2016 is certainly going to smash 2015’s record for the number of news stories read inside of apps which deliver a fast, clean, beautiful experience. Apple News and Facebook Instant Articles and Snapchat Stories are all growing fast, and pretty soon almost everybody with a smartphone will have come across at least one of them at some point. Once the public knows what’s possible, popular patience for the cruddiness of the mobile web will go very quickly from limited to zero.


As a result, publishers will start facing real pressure, for the first time, to clean up their acts, by which I mean their web pages. Doing that is going to be very easy, thanks to Google’s Accelerated Mobile Pages protocol. And because it’s so easy, publishers aren’t going to be able to resist a bit of A/B testing.

The results are going to be clear: fast, clean web pages cause people to stick around longer, read more stories, and build up much more loyalty to a site. Sure, they also mean lower marginal ad revenues. But with the costs and benefits easy to see, some publishers (not all) will decide to take the plunge and give readers what they clearly want.

Once readers have a choice, they will flock to the AMP web, rather than the crappy old mobile web we all know and hate. The costs to publishers of giving their readers a dreadful experience will only go up, and, slowly, more and more of them will capitulate. They might not like it, but they will recognize that they have little choice in the matter.

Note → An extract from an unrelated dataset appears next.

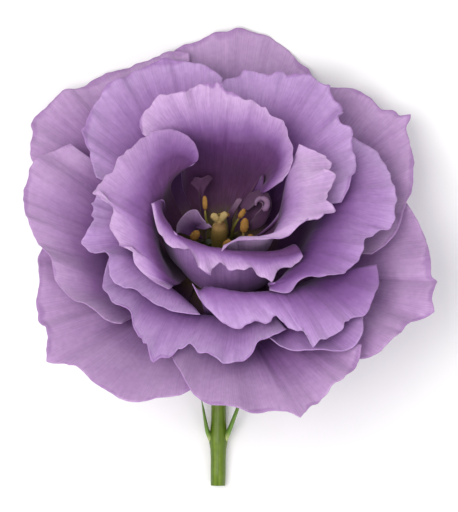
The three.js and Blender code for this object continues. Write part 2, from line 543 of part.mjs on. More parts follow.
// A narrow leaf: centre line, the way its width runs, and its width at each place.
function leaf(centres, widthWay, widths, thickness) {
  const grid = [-0.5, 0, 0.5].map((share) => centres.map((p, k) => (
    p.clone().addScaledVector(widthWay, share * widths[k])
  )));
  return blade(grid, thickness);
}

const SEPAL_LINE = [[6.0, -1.75], [9, -1.5], [13, -0.9], [18, 0.3], [23, 1.9]];
const SEPAL_WIDTHS = [2.6, 2.4, 2.0, 1.4, 0.7];
const sepals = [54, 126, 198, 270, 342].map((azimuth) => {
  const line = SEPAL_LINE.map(([radius, h]) => toTable(ring(azimuth, radius, h)));
  const zero = toTable(new THREE.Vector3(0, 0, 0));
  const widthWay = toTable(ring(azimuth + 90, 1, 0)).sub(zero);
  return leaf(line, widthWay, SEPAL_WIDTHS, 0.8);
});

const bracts = [
  [[-1.3, -39.7, 2.1], [-2.7, -37.5, 2.8], [-3.2, -34.7, 3.6], [-3.5, -32.5, 4.2], [-3.8, -30.7, 4.8]],
  [[0.8, -39.5, 2.1], [2.1, -37.1, 3], [3.4, -34.1, 4], [4.6, -30.9, 5.2], [5.4, -28.3, 6]],
].map((line) => leaf(
  line.map((p) => beside(...p)),
  new THREE.Vector3(0, -0.25, 0.97),
  [2.2, 2.6, 2.2, 1.5, 0.6],
  0.75,
));

const kernel = await Manifold();
kernel.setup();

function toBody(geometry) {
  return new kernel.Manifold(new kernel.Mesh({
    numProp: 3,
    vertProperties: new Float32Array(geometry.getAttribute('position').array),
    triVerts: new Uint32Array(geometry.getIndex().array),
  }));
}

const stemBody = kernel.Manifold.union([tube(stemRings(), 20), ...sepals, ...bracts].map(toBody));
const stemMesh = stemBody.getMesh();
add('stem', solid(Array.from(stemMesh.vertProperties), Array.from(stemMesh.triVerts)), 0x6f8f3f, 0.65);

export default lisianthus;
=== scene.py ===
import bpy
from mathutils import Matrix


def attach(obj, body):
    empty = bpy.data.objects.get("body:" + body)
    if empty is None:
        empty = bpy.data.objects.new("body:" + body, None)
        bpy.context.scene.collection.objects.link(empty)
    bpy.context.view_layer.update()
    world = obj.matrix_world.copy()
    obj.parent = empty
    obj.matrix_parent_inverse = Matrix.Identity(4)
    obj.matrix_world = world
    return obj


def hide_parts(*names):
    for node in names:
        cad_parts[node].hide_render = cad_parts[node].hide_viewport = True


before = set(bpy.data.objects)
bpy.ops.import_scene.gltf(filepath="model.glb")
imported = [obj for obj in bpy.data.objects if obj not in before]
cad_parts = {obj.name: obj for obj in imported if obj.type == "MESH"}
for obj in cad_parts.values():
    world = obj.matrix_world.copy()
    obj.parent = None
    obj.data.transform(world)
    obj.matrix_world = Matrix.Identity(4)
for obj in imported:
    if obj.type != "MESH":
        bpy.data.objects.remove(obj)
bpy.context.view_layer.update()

import math
import random

import bpy
import mathutils
import numpy as np

bl_info = {
    "name": "Lisianthus Bloom",
    "version": (1, 0, 0),
    "blender": (4, 5, 0),
    "location": "View3D > Sidebar > Lisianthus",
    "description": "Builds a full lisianthus bloom lying on its back, with its cut stem",
    "category": "Add Mesh",
}

# ---- driving sizes, in millimetres -----------------------------------------------------------
MM = 0.001                               # metres in a millimetre
LEAN = math.radians(30)                  # between the bloom's axis and +Z, towards +Y
SEAT = np.array([-2.21, -1.11, 13.0])    # middle of the receptacle's top above the table
STEM_RADIUS = 1.65
NECK_BEND = 7.0                          # radius of the bend below the bloom
NECK_TURN = math.radians(60)             # how far the stem turns in that bend
CUT_END = np.array([SEAT[0] - 0.33, SEAT[1] - 49.14, STEM_RADIUS])   # middle of the cut
LOWEST = 0.25                            # nearest that the middle of a petal comes to the table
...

This won’t happen quickly. Ads have been getting increasingly annoying for years; they’re not going to suddenly become demure and well-behaved overnight. But, for the first time since the web was invented, 2016 will be a year when adtech is forced into retreat. It’s going to be great to see it on the back foot for once. The change is going to be wonderful not only for the mobile web, but also—eventually—for creativity in online advertising. When brute force and invasions of privacy don’t work any more, that’s when creatives start to show their value.